— WHAT TO DO —
Repeat the material exactly as it appears.

— PROVIDED DATA —
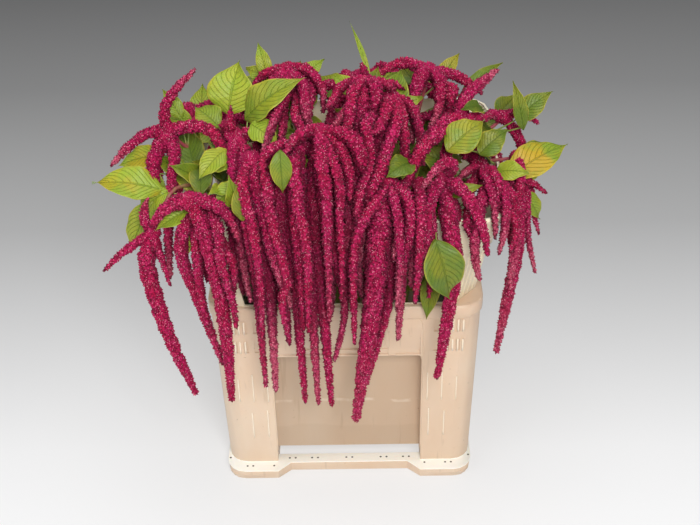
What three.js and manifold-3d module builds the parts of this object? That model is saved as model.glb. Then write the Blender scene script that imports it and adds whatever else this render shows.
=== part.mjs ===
// Cut love-lies-bleeding stems standing in a plastic flower container with a collar.
// Units are millimetres, +Z is up, +X is the viewer's right and the front faces -Y.
import * as THREE from 'three';
import * as BufferGeometryUtils from 'three/addons/utils/BufferGeometryUtils.js';
import Module from 'manifold-3d';

const wasm = await Module();
wasm.setup();

// Driving dimensions of the container
const GAP = 0.3;
const RING_HALF_X = 195;
const RING_HALF_Y = 146;
const RING_TOP = 21;
const RING_UNDER = 4;
const RING_STEP_Y = 20;
const RING_STEP_X = 4;
const FOOT_INNER_X = 113;
const FOOT_INNER_Y = 74;
const FOOT_SLANT = 20;
const BODY_BASE = [192.5, 124];
const BODY_TOP = [199.5, 149];
const BODY_TOP_Z = 326;
const CORNER_RADIUS = 30;
const WALL = 3;
const FLOOR_UNDER = 42;
const FLOOR_TOP = 46;
const RECESS_HALF_X = 114;
const RECESS_TOP = 250;
const RECESS_PANEL_Y = 110;
const SIDE_RECESS_HALF_Y = 64;
const SIDE_RECESS_X = 179;
const RIM_HALF = [202, 153.5];
const RIM_TOP = 347;
const LEDGE_TOP = 331;
const WATER_TOP = 165;
const HOLE_MARGIN = 2.6;

// Driving dimensions of the collar: half sizes at each height, chamfered below, rounded on top
const COLLAR_WALL = 3.2;
const COLLAR_BASE = LEDGE_TOP + GAP;
const COLLAR_BAND = 440;
const COLLAR_TOP = 512;
const COLLAR_CHAMFER = [34, 40];
const COLLAR_SECTIONS = [
  { z: COLLAR_BASE, x: 189.8, y: 143.8, arc: 0 },
  { z: RIM_TOP, x: 191.5, y: 145.5, arc: 0 },
  { z: COLLAR_BAND - 1, x: 207, y: 161, arc: 0 },
  { z: COLLAR_BAND, x: 211, y: 165, arc: 0.3 },
  { z: COLLAR_BAND + 6, x: 211, y: 165, arc: 0.5 },
  { z: COLLAR_TOP - 14, x: 224, y: 177, arc: 1 },
  { z: COLLAR_TOP - 4, x: 228, y: 181, arc: 1 },
  { z: COLLAR_TOP, x: 226, y: 179, arc: 1 },
];
const WINDOW_HALF_X = 146;
const WINDOW_HALF_Y = 88;
const WINDOW_BOTTOM = RIM_TOP + 1.5;
const WINDOW_TOP = COLLAR_BAND - 4;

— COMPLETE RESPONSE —
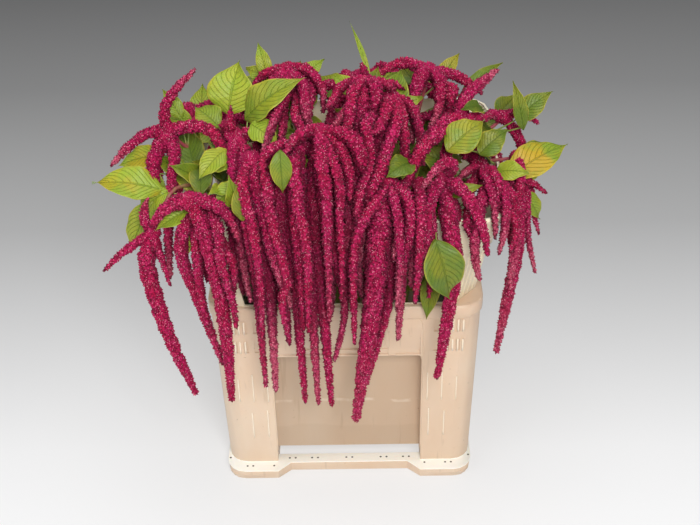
What three.js and manifold-3d module builds the parts of this object? That model is saved as model.glb. Then write the Blender scene script that imports it and adds whatever else this render shows.
=== part.mjs ===
// Cut love-lies-bleeding stems standing in a plastic flower container with a collar.
// Units are millimetres, +Z is up, +X is the viewer's right and the front faces -Y.
import * as THREE from 'three';
import * as BufferGeometryUtils from 'three/addons/utils/BufferGeometryUtils.js';
import Module from 'manifold-3d';

const wasm = await Module();
wasm.setup();

// Driving dimensions of the container
const GAP = 0.3;
const RING_HALF_X = 195;
const RING_HALF_Y = 146;
const RING_TOP = 21;
const RING_UNDER = 4;
const RING_STEP_Y = 20;
const RING_STEP_X = 4;
const FOOT_INNER_X = 113;
const FOOT_INNER_Y = 74;
const FOOT_SLANT = 20;
const BODY_BASE = [192.5, 124];
const BODY_TOP = [199.5, 149];
const BODY_TOP_Z = 326;
const CORNER_RADIUS = 30;
const WALL = 3;
const FLOOR_UNDER = 42;
const FLOOR_TOP = 46;
const RECESS_HALF_X = 114;
const RECESS_TOP = 250;
const RECESS_PANEL_Y = 110;
const SIDE_RECESS_HALF_Y = 64;
const SIDE_RECESS_X = 179;
const RIM_HALF = [202, 153.5];
const RIM_TOP = 347;
const LEDGE_TOP = 331;
const WATER_TOP = 165;
const HOLE_MARGIN = 2.6;

// Driving dimensions of the collar: half sizes at each height, chamfered below, rounded on top
const COLLAR_WALL = 3.2;
const COLLAR_BASE = LEDGE_TOP + GAP;
const COLLAR_BAND = 440;
const COLLAR_TOP = 512;
const COLLAR_CHAMFER = [34, 40];
const COLLAR_SECTIONS = [
  { z: COLLAR_BASE, x: 189.8, y: 143.8, arc: 0 },
  { z: RIM_TOP, x: 191.5, y: 145.5, arc: 0 },
  { z: COLLAR_BAND - 1, x: 207, y: 161, arc: 0 },
  { z: COLLAR_BAND, x: 211, y: 165, arc: 0.3 },
  { z: COLLAR_BAND + 6, x: 211, y: 165, arc: 0.5 },
  { z: COLLAR_TOP - 14, x: 224, y: 177, arc: 1 },
  { z: COLLAR_TOP - 4, x: 228, y: 181, arc: 1 },
  { z: COLLAR_TOP, x: 226, y: 179, arc: 1 },
];
const WINDOW_HALF_X = 146;
const WINDOW_HALF_Y = 88;
const WINDOW_BOTTOM = RIM_TOP + 1.5;
const WINDOW_TOP = COLLAR_BAND - 4;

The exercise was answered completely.